Shaw made clear the great superiority of the Merlin over the "poor old Sea King." Its Blue Kestrel 5000 radar has easily tracked surface vessels close inshore on the distant French coast while flying over Somerset. The Merlin has at least three times the Sea King's effective radar range, while with their Thomson-Sintra FLASH dipping sonars two Merlins could effectively screen a "choke point" at the English Channel that would take a "fence" of sixteen other helicopters to do as effectively.

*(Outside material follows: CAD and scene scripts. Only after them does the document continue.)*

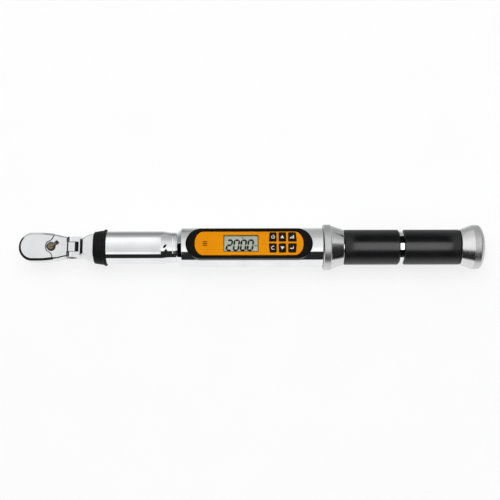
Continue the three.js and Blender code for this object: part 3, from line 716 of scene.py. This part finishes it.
def window_piece():
    low, high = span("display_window")
    outline = rectangle(low.x, high.x, low.y, high.y, 0.5)
    z0, z1 = low.z - AXIS_Z, high.z - AXIS_Z
    return slab("window_pane", outline, edge_layers(z0, z1, 0.12, 2), GLASS, "handle", ["display_window"])


def window_shade_ring():
    """Thin dark olive ring round the window: painted shade along the window's edge."""
    low, high = span("display_window")
    z = high.z - AXIS_Z

    def border(grow, radius):
        return rectangle(low.x - grow, high.x + grow, low.y - grow, high.y + grow, radius)

    ring = slab("window_shade_ring", border(0.05, 0.6), [(0, z + 0.08), (0, z + 0.02)])
    combine(ring, [slab("inside", border(-0.5, 0.4), [(0, z + 1), (0, z - 1)])])
    ring.data.materials.append(SHADE_OLIVE)
    return mount(ring, "handle", ())


SEGMENTS = {"0": "abcdef", "2": "abged"}


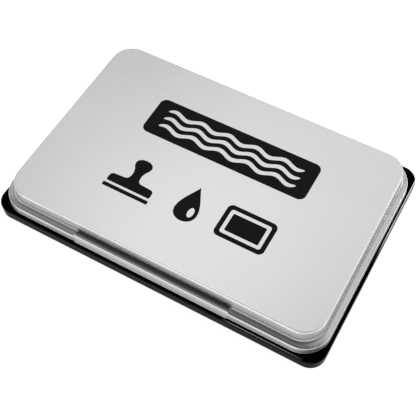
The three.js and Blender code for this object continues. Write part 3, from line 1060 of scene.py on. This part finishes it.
FLOOR_GLOW = 0.85                               # the table is lit from below
FLOOR_HALF = 12.0                               # metres


def make_floor():
    """A plain white table."""
    mesh = bpy.data.meshes.new("floor")
    corners = [(sx * FLOOR_HALF, sy * FLOOR_HALF, 0) for sx, sy in ((-1, -1), (1, -1), (1, 1), (-1, 1))]
    mesh.from_pydata(corners, [], [(0, 1, 2, 3)])
    floor = bpy.data.objects.new("floor", mesh)
    bpy.context.scene.collection.objects.link(floor)
    s = Shader("floor")
    colour = s.blend(s.span(s.noise(3, detail=2.0), 0, 1), (0.93, 0.93, 0.93), (0.96, 0.96, 0.96))
    s.surface.inputs["Specular IOR Level"].default_value = 0.1
    s.surface.inputs["Emission Color"].default_value = (1, 1, 1, 1)
    s.surface.inputs["Emission Strength"].default_value = FLOOR_GLOW
    mesh.materials.append(s.finish(Base_Color=colour, Roughness=0.9))


LIGHT_DISTANCE = 1.4                            # metres from the object


def sky(azimuth, elevation):
    """Direction at an angle anticlockwise from +X, and an angle above the floor."""
    around, up = math.radians(azimuth), math.radians(elevation)
    return Vector((math.cos(around) * math.cos(up), math.sin(around) * math.cos(up), math.sin(up)))


def light_strip(name, azimuth, elevation, span, radiance):
    """A soft box that faces the object. Its span is how wide and how high it looks, in degrees."""
    data = bpy.data.lights.new(name, "AREA")
    data.shape = "RECTANGLE"
    data.size, data.size_y = [2 * LIGHT_DISTANCE * math.tan(math.radians(angle / 2)) for angle in span]
    data.energy = radiance * math.pi * data.size * data.size_y
    light = bpy.data.objects.new(name, data)
    light.location = sky(azimuth, elevation) * LIGHT_DISTANCE
    light.rotation_euler = (-light.location).to_track_quat("-Z", "Y").to_euler()
    light.visible_camera = False
    bpy.context.scene.collection.objects.link(light)


BACK_HORIZON, BACK_CEILING = 0.16, 0.83
FRONT_HORIZON, FRONT_CEILING = 0.6, 0.1
BACK_FADE = (20, 40)                            # elevations from horizon to ceiling, in degrees
FRONT_FADE = (24, 42)
FRONT_TO_BACK = (0.02, 0.34)
GLOWS = [                                       # azimuth, elevation, half angle, added brightness
    (126, 61, 13, 0.66),
    (182, 56, 28, 0.22),
    (97, 50, 18, 0.3),
]


def make_world():
    """A pale ceiling behind the object, dimmer in front and at the horizon, with soft bright patches."""
    world = bpy.data.worlds.new("studio")
    bpy.context.scene.world = world
    world.use_nodes = True
    nodes, links = world.node_tree.nodes, world.node_tree.links
    direction = nodes.new("ShaderNodeTexCoord").outputs["Generated"]

    def fade(value, start, stop, low, high):
        """Eases from low to high as a value goes from start to stop."""
        made = nodes.new("ShaderNodeMapRange")
        made.interpolation_type = "SMOOTHSTEP"
        links.new(value, made.inputs["Value"])
        for name, number in (("From Min", start), ("From Max", stop), ("To Min", low), ("To Max", high)):
            made.inputs[name].default_value = number
        return made.outputs[0]

    split = nodes.new("ShaderNodeSeparateXYZ")
    links.new(direction, split.inputs[0])
    height, depth = split.outputs["Z"], split.outputs["Y"]
    front_start, front_stop = [sky(0, elevation).z for elevation in FRONT_FADE]
    back_start, back_stop = [sky(0, elevation).z for elevation in BACK_FADE]
    ceiling = nodes.new("ShaderNodeMix")
    links.new(fade(depth, *FRONT_TO_BACK, 0.0, 1.0), ceiling.inputs[0])
    links.new(fade(height, front_start, front_stop, FRONT_HORIZON, FRONT_CEILING), ceiling.inputs[2])
    links.new(fade(height, back_start, back_stop, BACK_HORIZON, BACK_CEILING), ceiling.inputs[3])
    total = ceiling.outputs[0]
    for azimuth, elevation, spread, gain in GLOWS:
        towards = nodes.new("ShaderNodeVectorMath")
        towards.operation = "DOT_PRODUCT"
        links.new(direction, towards.inputs[0])
        towards.inputs[1].default_value = sky(azimuth, elevation)
        glow = fade(towards.outputs["Value"], math.cos(math.radians(spread)), 1.0, 0.0, gain)
        both = nodes.new("ShaderNodeMath")
        links.new(total, both.inputs[0])
        links.new(glow, both.inputs[1])
        total = both.outputs[0]
    background = nodes["Background"]
    background.inputs["Color"].default_value = (1, 1, 1, 1)
    links.new(total, background.inputs["Strength"])


make_floor()
make_world()
light_strip("back_strip", azimuth=72, elevation=6, span=(76, 7), radiance=6)
bpy.context.scene.view_settings.view_transform = "Standard"
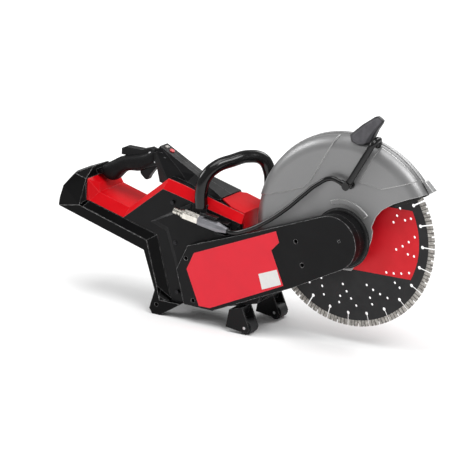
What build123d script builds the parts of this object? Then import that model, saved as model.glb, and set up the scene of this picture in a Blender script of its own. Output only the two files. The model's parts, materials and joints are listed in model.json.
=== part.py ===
from build123d import *
from math import atan2, cos, degrees, hypot, pi, radians, sin, sqrt
import os

# Battery rescue saw, millimetres. Every piece is drawn about the blade centre:
# +X forward, +Y to the operator's left, +Z up. write() then moves it so that
# the origin sits on the ground under the middle of the whole saw.
ORIGIN_X = -227.6     # middle of the overall length, from the blade centre
ORIGIN_Y = -2.75       # middle of the overall width, from the blade plane
GROUND_Z = -213.0      # ground plane, from the blade centre

# Blade
BLADE_R = 177.8        # 14 inch blade
CORE_R = 166.0
CORE_T = 2.5
SEGMENT_T = 3.2
SEGMENTS = 24
ARBOR_R = 12.7
KEYHOLE_R = 153.0

# Guard
GUARD_R = 195.0
GUARD_SHEET = 2.0
GUARD_HALF_WIDTH = 28.0
GUARD_BEND = 26.0      # radius of the rounded shoulder between side plate and rim
GUARD_START = 30.0     # front end, anticlockwise seen from the right
GUARD_END = 223.0      # lower rear end
SHOULDER_R = GUARD_R - GUARD_BEND
SEAM_Y = 1.5           # where the guard's two halves meet on the rim
RELIEF = 1.8           # height of the pressed fields on the guard
GUARD_FRONT_EDGE = [(108.4, 82.9), (138.0, 95.5), (172.0, 107.0), (215.0, 121.5)]

# Belt drive, on the right of the blade
MOTOR = (-248.0, -98.0)
MOTOR_SHAFT_R = 7.0
DRIVE_PULLEY_R = 22.0
BLADE_PULLEY_R = 38.0
IDLER_R = 11.0
BELT_T = 3.0
PULLEY_GAP = 0.3       # belt to pulley, so that the still belt lets them turn
BELT_Y = (-65.5, -55.5)
COVER_Y = (-70.0, -52.0)
ARM_Y = (-52.0, -33.0)
BOSS_R = 36.0
NOSE_R = 52.0          # round front end of the arm and its cover
SPINDLE_R = 10.0
RUN = 0.05             # radial clearance of a running fit
COVER_SCREWS = [(-321, -82), (-305, -165), (-75, -8), (-61, -52)]

# Body
CORE_Y = 42.0          # half width of the body core
SIDE_Y = 52.0          # half width over the side cheeks
FIELD = 3.0            # height of the raised field on each cheek
RAIL_Y = 60.0          # half width over the bumper rails
BAND_LOW = [(-561, -7), (-480, -29), (-385, 43), (-346, 34), (-206, 0)]
BAND_HIGH = [(-545, 11), (-472, -10), (-378, 63), (-346, 56), (-206, 17)]
BAY_EDGE = [(-397, -154), (-420, -64), (-582, -17)]
FRONT_R = 204.0        # body front follows the guard's swing
WALL = 4.0
HANDLE_Y = 16.0        # half width of the rear handle core
GRIP_Y = 20.0          # half width over the rubber grip

# Front handle
HOOP_TUBE_R = 10.5
HOOP_GRIP_R = 11.7
HOOP_BEND = 34.0
HOOP_CORNERS = [(-298, -54, 24), (-297, -54, 96), (-219, 54, 112), (-205, 54, 10)]

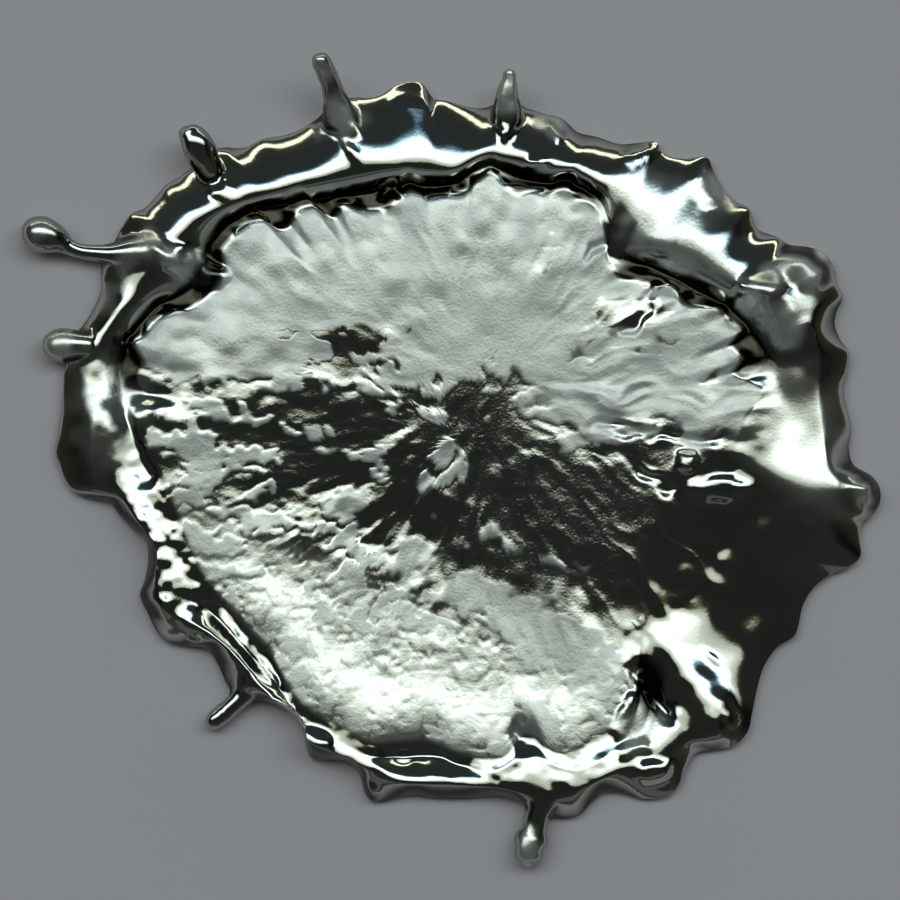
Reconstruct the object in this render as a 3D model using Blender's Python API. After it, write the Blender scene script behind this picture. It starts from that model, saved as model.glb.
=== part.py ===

After emphasizing ASV capabilities, Shaw stressed that ASW abilities were still required despite the ending of the Cold War because of the possibility that a small nation with conventional submarines could still take out a capital ship with single torpedo. The Merlin improves on the Sea King in having an automatic sonar buoy dispensing system and better active and passive sonars, he said. It can monitor the same number of sonobuoys as a Nimrod maritime patrol aircraft, but with a 700-meter cable for its "dunking" sonar, was a far more effective hunter of deep-diving submarines.

Inevitably, even the most sophisticated helicopters get called into rough-and-ready unsophisticated military and mercy operations where vertical lift capability is essential. By simply "unplugging" units, the Merlin can be converted within two hours into an emergency trooper capable of carrying 12 heavily-equipped soldiers. Take out the observer and aircrewman's tailored stations and you could carry 20 lightly-equipped troops, yet return to normal duty with hours. Reconfiguring a Sea King similarly keeps it out of service for days, or even weeks.

Referring to RN operations such as the humanitarian airlift conducted recently off stricken Sierra Leone, Shaw said that Westland had proved that it was possible-just-to cram 53 people into a Merlin. As a "flying crane" it can carry a 5,000-pound load with "insignificant endurance loss" -- though with a 13,200-pound load endurance is "severely reduced."